Rabbi Joel Seltzer is a rabbi at Temple Emanu-El in Providence, R.I., and he was recently named the incoming director of Camp Ramah in the Poconos.

* This is me again.  It gives me joy imagining you sitting in that gazebo for many years to come. And yes Joel, you are still an idiot. But, aren’t we all?

5 Responses to “I am a Jewish farmer- Rabbi Joel Seltzer”

  1. 1 Lisa Friedman March 21, 2012 at 8:23 am

    I think about that summer every day and feel so lucky to have had you as our counselor!! Hopefully you can truly see the impact you’ve made on all of us and its so incredible to think about all of the campers who you will continue to impact!! Wonderful article!!!!

  2. 2 Alana March 25, 2012 at 11:56 am

    I have just stumbled upon this amazing blog and this amazing article written by Joel.

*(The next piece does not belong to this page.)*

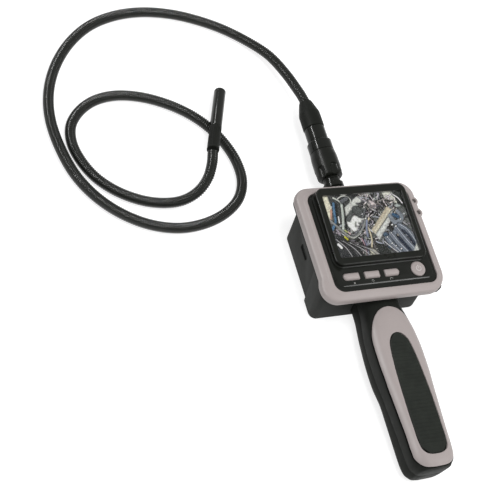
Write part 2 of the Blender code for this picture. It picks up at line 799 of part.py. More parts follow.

Mazel to you both!

    While reading this article the minchag of upsherin came to mind and the idea that man is campared to a tree,
    – “A person is like the tree of a field…” (Deut. 20:19)
    – “For as the days of a tree, shall be the days of my people.” (Isaiah 65:22)
    – “He will be like a tree planted near water…” (Jeremiah 17:8).

    And the idea that since we are compared to trees we thus follow the laws or Orlah (not taking fruits of the tree until 3 years have passed).

    This not cutting the hair,not taking fruits form the tree, symbolizes the fact that planting is not enough. One has to wait and see what happens, what comes up, what grows. And when the time is right we then take the opertunity to see what the tree can do and what amazing fruits the tree can give us.

    Rabbi Avi you were very wise back then as I am sure you are now. One must plant and wait. Only with time can we see what fruits they might make. You both should be very proud of the impact you have made on so many and byh will continue to make for many many years to come.

    And as I a writing this post my 4 children just happen to be dancing to “life is a highway” and again I am taken back to gesher 2000.